7. Take a Dip in Lake Ohrid
While the Republic of North Macedonia is a land-locked country, don’t think that you should leave your bathing suit at home. Dating back over four million years, Lake Ohrid is one of the oldest lakes in the world and lies 75 miles from Skopje. You can make the two-and-a-half-hour trip by bus or by private car. Once there, you’ll be rewarded with clean, fresh lake water, watersports, beach clubs, a charming old town with an international vibe, and lots of restaurants, cafes, and galleries. The town of Ohrid was declared a UNESCO World Heritage Site in 1980 and is one of the oldest human settlements in Europe. A dip in the lake and a stroll through the town make for a wonderful afternoon.
8. Have a Traditional Meal and Take in Live Music in the Bohemian District
Macedonian food is a fusion of Mediterranean and Middle Eastern cuisine, and the country is known for its tasty and full-flavored fruits and vegetables. Steer away from the tourist areas of Macedonia Square and take a 15-minute stroll to the Bohemian District in Debar Maalo. Here you’ll find a lively street offering amazing food in one of the many kafanas (traditional restaurants). Try Idadija M for one of the oldest kafanas in Skopje, or head to Skopski Merak for a more upscale kafana featuring live music.
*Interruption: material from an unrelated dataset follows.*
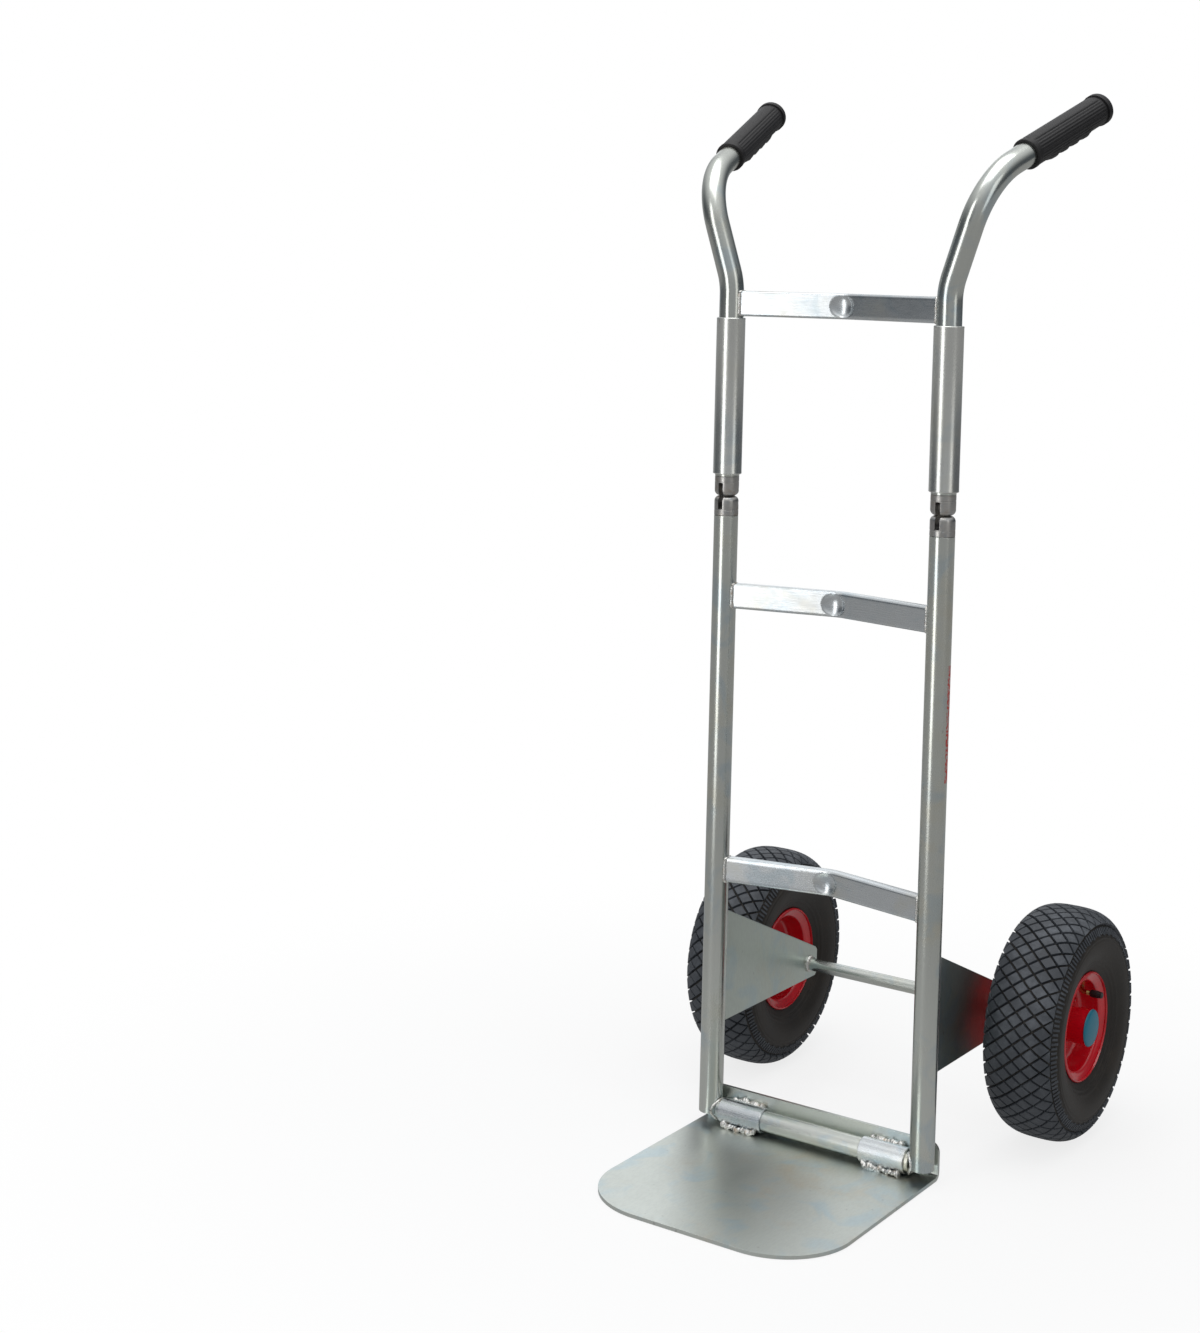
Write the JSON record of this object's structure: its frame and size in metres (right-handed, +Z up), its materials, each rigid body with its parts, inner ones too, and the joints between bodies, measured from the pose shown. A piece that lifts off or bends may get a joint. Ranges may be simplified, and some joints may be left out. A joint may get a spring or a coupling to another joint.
{
  "type": "hand truck",
  "caption": "Folding hand truck with a steel tube frame, sliding locking sleeves over the fold, a hinged toe plate and air-filled tyres.",
  "frame": {"origin": "on the floor, midway between the two uprights, on the flat underside of the toe plate", "axes": "+Z up along the uprights, -Y towards the front edge of the toe plate, +Y towards the wheels, X across the truck along the axle"},
  "size_m": [0.472, 0.61, 1.171],
  "materials": {
    "zinc_tube": "bright zinc plate",
    "zinc_sheet": "dull zinc plate",
    "plain_steel": "turned steel",
    "red_paint": "gloss red enamel",
    "tyre_rubber": "moulded black rubber",
    "tube_rubber": "thin black rubber",
    "grip_rubber": "matt black rubber",
    "teal_plastic": "glossy blue-green plastic",
    "valve_brass": "dull brass",
    "valve_plastic": "black plastic"
  },
  "bodies": {
    "lower_frame": {"upright_left": "zinc_tube", "upright_right": "zinc_tube", "lower_plug_left": "plain_steel", "lower_plug_right": "plain_steel", "lower_pin_left": "plain_steel", "lower_pin_right": "plain_steel", "gusset_left": "zinc_sheet", "gusset_right": "zinc_sheet", "axle_spacer_left": "zinc_tube", "axle_spacer_right": "zinc_tube", "retaining_ring_left": "plain_steel", "retaining_ring_right": "plain_steel", "crossbar_lower": "zinc_tube", "crossbar_middle": "zinc_tube", "axle": "zinc_tube", "toe_rod": "zinc_tube"},
    "fold_link_left": {"link_left": "plain_steel"},
    "fold_link_right": {"link_right": "plain_steel"},
    "handle_frame": {"handle_tube_left": "zinc_tube", "handle_tube_right": "zinc_tube", "upper_plug_left": "plain_steel", "upper_plug_right": "plain_steel", "upper_pin_left": "plain_steel", "upper_pin_right": "plain_steel", "grip_left": "grip_rubber", "grip_right": "grip_rubber", "crossbar_handle": "zinc_tube"},
    "locking_sleeve_left": {"sleeve_left": "zinc_tube"},
    "locking_sleeve_right": {"sleeve_right": "zinc_tube"},
    "toe": {"toe_plate": "zinc_sheet", "toe_knuckle_left": "zinc_tube", "toe_knuckle_right": "zinc_tube"},
    "wheel_left": {"tyre_left": "tyre_rubber", "inner_tube_left": "tube_rubber", "rim_outer_left": "red_paint", "rim_inner_left": "red_paint", "hub_left": "red_paint", "bearing_outer_left": "plain_steel", "bearing_inner_left": "plain_steel", "hub_cap_left": "teal_plastic", "valve_left": "valve_brass", "valve_cap_left": "valve_plastic"},
    "wheel_right": {"tyre_right": "tyre_rubber", "inner_tube_right": "tube_rubber", "rim_outer_right": "red_paint", "rim_inner_right": "red_paint", "hub_right": "red_paint", "bearing_outer_right": "plain_steel", "bearing_inner_right": "plain_steel", "hub_cap_right": "teal_plastic", "valve_right": "valve_brass", "valve_cap_right": "valve_plastic"}
  },
  "joints": [
    {"name": "fold", "type": "hinge", "parent": "lower_frame", "child": "fold_link_left", "pos_m": [-0.133, 0.0078, 0.7108], "axis": [-1, 0, 0], "range_deg": [0, 90]},
    {"name": "handle_turn", "type": "hinge", "parent": "fold_link_left", "child": "handle_frame", "pos_m": [-0.133, 0.0078, 0.7272], "axis": [-1, 0, 0], "range_deg": [0, 90]},
    {"name": "link_right_turn", "type": "hinge", "parent": "lower_frame", "child": "fold_link_right", "pos_m": [0.133, 0.0078, 0.7108], "axis": [-1, 0, 0], "range_deg": [0, 90]},
    {"name": "sleeve_left_slide", "type": "slide", "parent": "handle_frame", "child": "locking_sleeve_left", "axis": [0, 0, 1], "range_m": [-0.1205, 0]},
    {"name": "sleeve_right_slide", "type": "slide", "parent": "handle_frame", "child": "locking_sleeve_right", "axis": [0, 0, 1], "range_m": [-0.1205, 0]},
    {"name": "toe_fold", "type": "hinge", "parent": "lower_frame", "child": "toe", "pos_m": [0, 0, 0.019], "axis": [-1, 0, 0], "range_deg": [0, 90]},
    {"name": "wheel_left_spin", "type": "hinge", "parent": "lower_frame", "child": "wheel_left", "pos_m": [-0.193, 0.217, 0.13], "axis": [1, 0, 0], "continuous": true},
    {"name": "wheel_right_spin", "type": "hinge", "parent": "lower_frame", "child": "wheel_right", "pos_m": [0.193, 0.217, 0.13], "axis": [1, 0, 0], "continuous": true}
  ],
  "couplings": [
    {"joint": "handle_turn", "follows": "fold", "ratio": 1},
    {"joint": "link_right_turn", "follows": "fold", "ratio": 1}
  ]
}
9. Take a Cable Car to the Millennium Cross
When you look up at the Skopje skyline at night, you might be surprised to see a large, illuminated cross in the background. Built in 2002, the Millennium Cross stands 217 feet tall and is located at the top of Vodno Mountain. Originally built to be a symbol of Christianity and a memorial, it has also become a tourist destination because it is one of the best observation points in the area, offering a panoramic view of the city. A cable car, built in 2011, includes 30 gondolas to take you up to the mountain on a ride that takes less than 10 minutes. If you want a panoramic view of Skopje, the Millennium Cross is the place to go.
As you can see, there is plenty to keep you entertained in Skopje. Beyond being one of the lowest-cost capitals in Europe, you’ll find amazing food, natural beauty, a fascinating history, and a one-of-a-kind quirky capital city. Let the masses go to Paris, Rome, Madrid, and Stockholm—if you want a change of pace, head to Skopje. You will find a lot there to charm you.